The algorithm is designed to work with a seed number less than or equal to the number of CUDA blocks. For simplicity in the tests performed, both values are equal. This algorithm can also work with a number of threads per block minor than the number of processors in the problem, N . For performance reasons, if N is lower than the maximum number of CUDA threads (512 or 1024 depending of CUDA Compute Capability of the GPU), then the number of threads should be equal to the number of processors. It must be noticed that although figure 6 may suggest that most of the code is executed on the CPU, this is not true, since the block of "Local Search" requires the highest computing power (it is in charge of calculating the "Fitness Function).
For the seed generation block, we developed a solution which created the seeds directly in GPU code by means of NVIDIA Curand library. Moreover, we created another library in which the seeds are created on the CPU and copied at the GPU memory. The performance tests showed that the CPU version was significantly faster than the GPU version.
It is important to emphasize that the "Local Search" includes tasks such as the copy of a mapping (vector of N elements) from a memory location to another, as well as the computing of the fitness function value for each generated mapping. In the case of the algorithm executed on GPU, these functions are performed in parallel by the threads of a CUDA block, while the CPU version did not obtain this degree of parallelism. Each GPU thread copies its mapping position in parallel. For the CPU case, each MPI process should iterate to copy the N mapping positions when a mapping is copied. Regarding the problem of calculating the fitness function, in the GPU implementation, this can be decomposed into so many sub-calculations as threads have the CUDA blocks, thus an extra SIMD parallelism not available in the CPU implementation is obtained.
Therefore we can conclude that the GPU version adds a new level of parallelism, in addition to the equivalent level between the CUDA block and MPI processes.
IV. PERFORMANCE EVALUATION
In this section, we present a comparative study of the results obtained by both the GPU-based implementation and the MPI implementation of the local search method. The GPU-based implementation has been executed on a single C2070 NVidia GPU with a theoretical performance in single precision of 1030 Gflops. The GPU kernel parameters have been tuned in order to find the best configuration for each problem size. In this sense, we have performed executions with a wide range of parameter values, ranging from 8 blocks to 32 blocks, and from 4 threads per block to 16 threads per block. We have considered problem sizes ranging from 64 cores (16 quad-core processors) to 1024 cores (256 quad-core processors). However, due to space limitations we will show here only the results for a representative problem size considered, consisting of mapping 512 tasks onto 64 eight-core processors (512 cores).
The study considers different numbers of seeds and the neighborhood sizes. The neighborhood size is given as the number of iterations that can be performed without improving the fitness value in the current solution computed by the LocalSearch() procedure. For each configuration (i.e., number of seeds and neighborhood size) we have carried out two different measurements: the best fitness values provided and the required execution times. All these measurements have been obtained as the average values provided by ten independent runs of each algorithm.

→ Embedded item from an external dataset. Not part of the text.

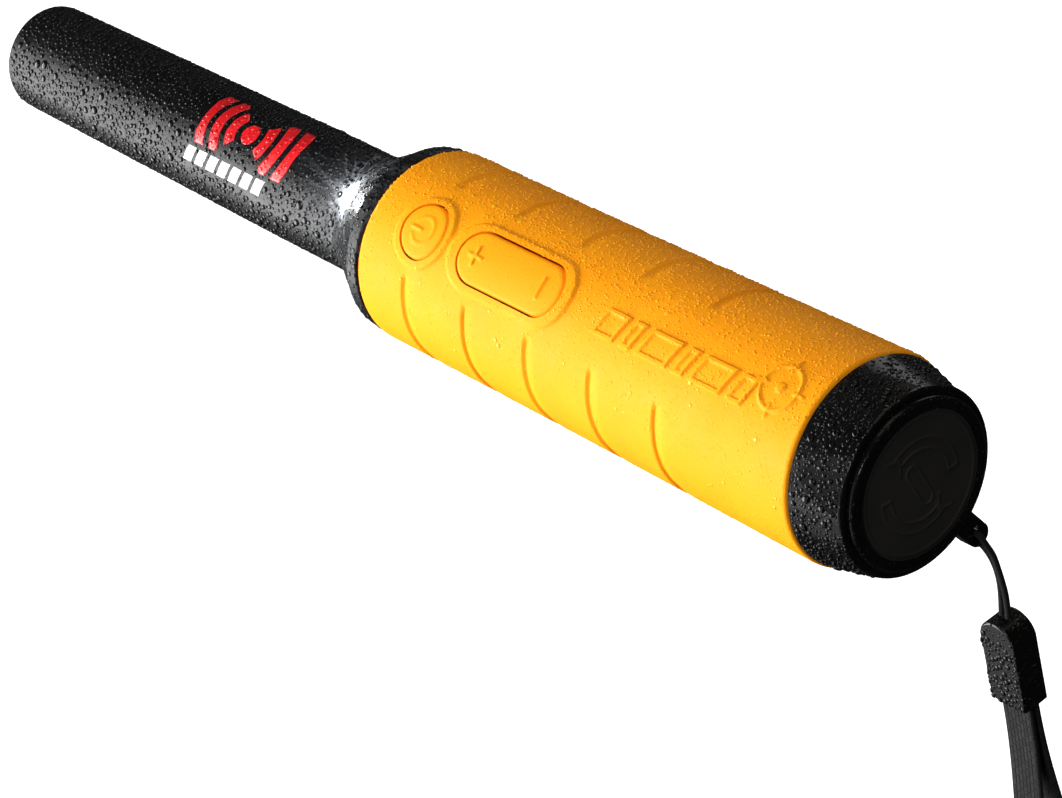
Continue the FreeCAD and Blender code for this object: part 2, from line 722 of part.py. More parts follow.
def make_cap_fittings():
    """The seal ring, the cushion that presses on the battery and the inlaid end disc."""
    ring = doc.addObject("Part::Torus", "cap_ring")
    bind(ring, Radius1="plug_radius - 0.1", Radius2="0.42")
    place(ring, (REAR + " - 1.2", "0", "0"), ALONG["X"])
    keep("cap_seal_ring", whole("cap_ring_part", ring))
    pad = rod("cap_pad", "plug_bore - 0.6", "5.5", (REAR + " + 0.5", "0", "0"))
    keep("battery_cushion", whole("cap_pad_part", pad))
    disc = rod("end_disc", "disc_radius", "disc_depth - 0.35",
               (REAR + " + cap_length - disc_depth", "0", "0"))
    keep("cap_end_disc", whole("end_disc_part", disc))


# ---------------------------------------------------------------- lanyard

def lanyard_frame():
    """The eye's place once the handle is rolled, and where the lanyard hangs."""
    roll = math.radians(value("roll_angle - cap_turn"))
    hole = value("eye_outer - 1.1 - eye_slot / 2 - 0.2")
    return Vector(value("eye_x"), hole * math.sin(roll), -hole * math.cos(roll))


def make_lanyard_cord():
    """A thin cord from the clamp through the eye and back, both ends inside the clamp's top."""
    top = value("clamp_top")
    y = value("lanyard_y")
    eye = lanyard_frame()
    x = eye.x
    points = [
        Vector(x - 0.75, y, top),
        Vector(x - 0.8, y + 0.75, top + 4),
        Vector(x - 0.9, y + 0.95, top + 8),
        Vector(x - 1.4, y + 0.5, top + 12),
        Vector(x - 2.35, y - 0.8, top + 15.8),
        Vector(x - 2.6, eye.y + 0.2, eye.z - 1.6),
        Vector(x - 1.7, eye.y, eye.z + 0.05),
        Vector(x + 1.7, eye.y, eye.z + 0.05),
        Vector(x + 2.6, eye.y + 0.2, eye.z - 1.6),
        Vector(x + 2.35, y - 2.1, top + 15.8),
        Vector(x + 1.4, y - 0.9, top + 12),
        Vector(x + 0.9, y - 0.05, top + 8),
        Vector(x + 0.8, y + 0.35, top + 4),
        Vector(x + 0.75, y, top),
    ]
    cord = tube_along("lanyard cord", points, value("cord_diameter / 2"))
    add_solids("lanyard_cord", [cord], rolled=False)


def make_lanyard_clamp():
    """The moulded clamp with an arched top, hanging plumb below the eye."""
    width, depth, height = value("clamp_width"), value("clamp_depth"), value("clamp_height")
    top = value("clamp_top")
    half = width / 2
    low = Vector(-half, -depth / 2, top - height)
    shoulder = top - half * 0.9
    outline = Part.Wire([
        Part.LineSegment(low, Vector(half, -depth / 2, top - height)).toShape(),
        Part.LineSegment(Vector(half, -depth / 2, top - height), Vector(half, -depth / 2, shoulder)).toShape(),
        Part.Arc(Vector(half, -depth / 2, shoulder), Vector(0, -depth / 2, top),
                 Vector(-half, -depth / 2, shoulder)).toShape(),
        Part.LineSegment(Vector(-half, -depth / 2, shoulder), low).toShape(),
    ])
    solid = Part.Face(outline).extrude(Vector(0, depth, 0))
    solid = solid.makeFillet(0.5, solid.Edges)
    solid.translate(Vector(value("eye_x"), value("lanyard_y"), 0))
    add_solids("lanyard_clamp", [solid], rolled=False)


STRAP_SIDE = (
    (0.75, 0), (0.75, -6), (1.4, -16), (3.2, -31), (6.9, -49), (12.1, -69.5), (17.6, -90),
    (21, -110), (18.5, -129), (9, -141.5),
)


def make_wrist_strap():
    """The webbing loop: one ribbon down from the clamp, round and back up."""
    base = Vector(value("eye_x"), value("lanyard_y"), value("clamp_top - clamp_height"))
    half = [Vector(0, y, z) for y, z in STRAP_SIDE]
    points = [base + p for p in half] + [base + Vector(0, -p.y, p.z) for p in reversed(half)]
    edges, radii = route_edges(points)
    path = Part.Wire(edges)
    width, thick = value("strap_width") / 2, value("strap_thickness") / 2
    start = points[0]
    turns = ((-1, -1), (1, -1), (1, 1), (-1, 1), (-1, -1))
    corners = [start + Vector(sx * width, sy * thick, 0) for sx, sy in turns]
    solid = path.makePipeShell([Part.makePolygon(corners)], True, True)
    expected = 4 * width * thick * path.Length
    print("wrist strap: length %.1f, least radius %.1f, volume ratio %.4f"
          % (path.Length, min(radii), solid.Volume / expected))
    add_solids("wrist_strap", [solid], rolled=False)


# ---------------------------------------------------------------- build

for make in (
    make_probe_tube, make_nose_seal, make_handle_core, make_grip_sleeve, make_keys, make_posts, make_switches,
    make_board, make_board_screws, make_chips, make_sled, make_motor, make_sounder, make_battery, make_torch,
    make_sensor, make_leads, make_cap, make_cap_fittings, make_lanyard_cord, make_lanyard_clamp,
    make_wrist_strap,
):
    make()

doc.recompute()
for obj in doc.Objects:
    if "Invalid" in obj.State or "Error" in obj.State:
        raise RuntimeError("%s failed: %s" % (obj.Label, obj.State))
for node, obj in NODES.items():
    if obj.Shape.isNull() or not obj.Shape.isValid():
        raise RuntimeError("%s has no valid shape" % node)
    box = obj.Shape.BoundBox
    print("%-20s solids %d volume %9.2f  x %7.1f..%6.1f y %6.1f..%5.1f z %6.1f..%5.1f" % (
        node, len(obj.Shape.Solids), obj.Shape.Volume, box.XMin, box.XMax, box.YMin, box.YMax, box.ZMin, box.ZMax))
    obj.Shape.exportStep("parts/%s.step" % node)
print("%d nodes" % len(NODES))
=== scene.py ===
import bmesh
import bpy
import math
import random
from mathutils import Matrix, Vector
from mathutils.bvhtree import BVHTree


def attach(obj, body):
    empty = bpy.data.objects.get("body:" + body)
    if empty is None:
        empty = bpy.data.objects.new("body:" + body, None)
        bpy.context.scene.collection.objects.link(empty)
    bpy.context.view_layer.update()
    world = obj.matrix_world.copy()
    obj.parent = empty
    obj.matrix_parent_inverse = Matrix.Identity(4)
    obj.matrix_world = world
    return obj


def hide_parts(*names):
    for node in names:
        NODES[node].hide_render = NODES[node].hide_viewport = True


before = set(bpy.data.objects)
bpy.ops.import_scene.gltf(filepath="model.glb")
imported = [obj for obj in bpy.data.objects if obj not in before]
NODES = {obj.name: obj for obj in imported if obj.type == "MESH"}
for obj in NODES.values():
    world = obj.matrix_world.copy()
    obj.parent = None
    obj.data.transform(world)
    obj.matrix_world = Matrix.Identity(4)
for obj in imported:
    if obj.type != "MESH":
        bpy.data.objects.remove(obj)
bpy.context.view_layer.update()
MM = 0.001

# The handle is rolled about X, so its keys face a little to -Y. Its own axes are X, KEY_SIDE and KEY_UP.
ROLL = math.radians(35)
KEY_UP = Vector((0, -math.sin(ROLL), math.cos(ROLL)))
KEY_SIDE = Vector((0, math.cos(ROLL), math.sin(ROLL)))


def on_handle(x, angle, radius):
    """A point of the handle in metres, from millimetres along X, radians from the key line and a radius."""
    out = KEY_UP * math.cos(angle) + KEY_SIDE * math.sin(angle)
    return (Vector((x, 0, 0)) + out * radius) * MM


# ---------------------------------------------------------------- camera

def add_camera():
    """A long lens from behind and above the cap, rolled as the probe is held."""
    azimuth, elevation, roll = math.radians(57.95), math.radians(34.46), math.radians(14.49)
    aim = Vector((-0.0387, 0, -0.0272))
    distance = 0.7311
    back = Vector((
        math.sin(azimuth) * math.cos(elevation),
        -math.cos(azimuth) * math.cos(elevation),
        math.sin(elevation),
    ))
    camera = bpy.data.objects.new("camera", bpy.data.cameras.new("camera"))
    bpy.context.scene.collection.objects.link(camera)
    camera.data.lens = 135.6
    camera.data.sensor_width = 36
    camera.rotation_mode = "QUATERNION"
    camera.location = aim + back * distance
    tilt = Matrix.Rotation(-roll, 3, "Z").to_quaternion()
    camera.rotation_quaternion = back.to_track_quat("Z", "Y") @ tilt
    bpy.context.scene.camera = camera
    return camera


camera = add_camera()


# ---------------------------------------------------------------- materials

def material(name, **sockets):
    """A Principled material with its plain values set, its node tree and its shader."""
    made = bpy.data.materials.new(name)
    made.use_nodes = True
    tree = made.node_tree
    shader = tree.nodes["Principled BSDF"]
    for socket, value in sockets.items():
        shader.inputs[socket.replace("_", " ")].default_value = value
    return made, tree, shader


def node(tree, kind, **values):
    made = tree.nodes.new(kind)
    for name, value in values.items():
        if hasattr(made, name):
            setattr(made, name, value)
        else:
            made.inputs[name.replace("_", " ")].default_value = value
    return made


def coordinates(tree, scale=(1, 1, 1)):
    """Object coordinates in metres, stretched by scale."""
    source = node(tree, "ShaderNodeTexCoord")
    mapping = node(tree, "ShaderNodeMapping")
    mapping.inputs["Scale"].default_value = scale
    tree.links.new(source.outputs["Object"], mapping.inputs["Vector"])
    return mapping.outputs["Vector"]


def noise(tree, place, scale, detail=4, roughness=0.55):
    made = node(tree, "ShaderNodeTexNoise", Scale=scale, Detail=detail, Roughness=roughness)
    tree.links.new(place, made.inputs["Vector"])
    return made.outputs["Fac"]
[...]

Since the task mapping algorithm should be executed within a limited time, we have limited the neighborhood size (number of iterations to be executed by both implementations) to 30 iterations per seed. Instead, we have tested the same problem with different numbers of blocks (in the case of CPU implementation) and different numbers of MPI processes (in the case of the MPI implementation), in order to test the scalability of the considered implementations. Figure 7 shows the best fitness values obtained by each parallel implementation. It shows on the X-axis the number of iterations considered, and it shows on the Y-axis the best fitness values. Looking at this figure, it can be seen that there is no a clear behavior in neither of the plots. Depending on the number of processes or CUDA blocks used, the fitness function values obtained are significantly different, but there are no a clear region of the X-axis where the best values are provided. Also, none of the implementations provides a clearly better behavior. Therefore, we can conclude that both implementations provide mappings with similar quality when the the depth of the search is bounded. Figure 8 shows the execution times required for a bigger problem size (1024 tasks to be mapped onto 256 quadcore processors), but reducing the scale of the Y-axis in two orders of magnitude. This figure clearly shows that for all the numbers of MPI processes considered, the GPU implementation requires significantly shorter execution times, and this difference increases as so does the parallelism in the system (the number of CPU blocks and/or the number of MPI processes). In this way, the time requitred by the MPI implementation is twice the time required by the GPU implementation when 96 CUDA blocks and MPI processes are used, respectively.
V. CONCLUSIONS
In this paper, we have proposed a comparative study of parallel implementations of the local search method used in both task mapping and topological mapping on different architectures with known theoretical performances. Unlike other comparative studies of heuristic methods implemented on GPUs, we compare the actual performance provided by the parallel version for GPUs with the actual performance provided by the MPI parallel version executed on a cluster computer. The performance evaluation results show that the GPU implementation provides mappings with similar quality than the MPI implementation, but the execution times required for providing these solutions are significantly shorter than the ones required for providing the solutions in the MPI implementation. Moreover, the differences in the execution times increases as so does the parallel system size. Therefore, these results validate the GPU implementation as a scalable and very cost effective accelerator for parallel implementations of Communication-Aware Task Mapping Techniques.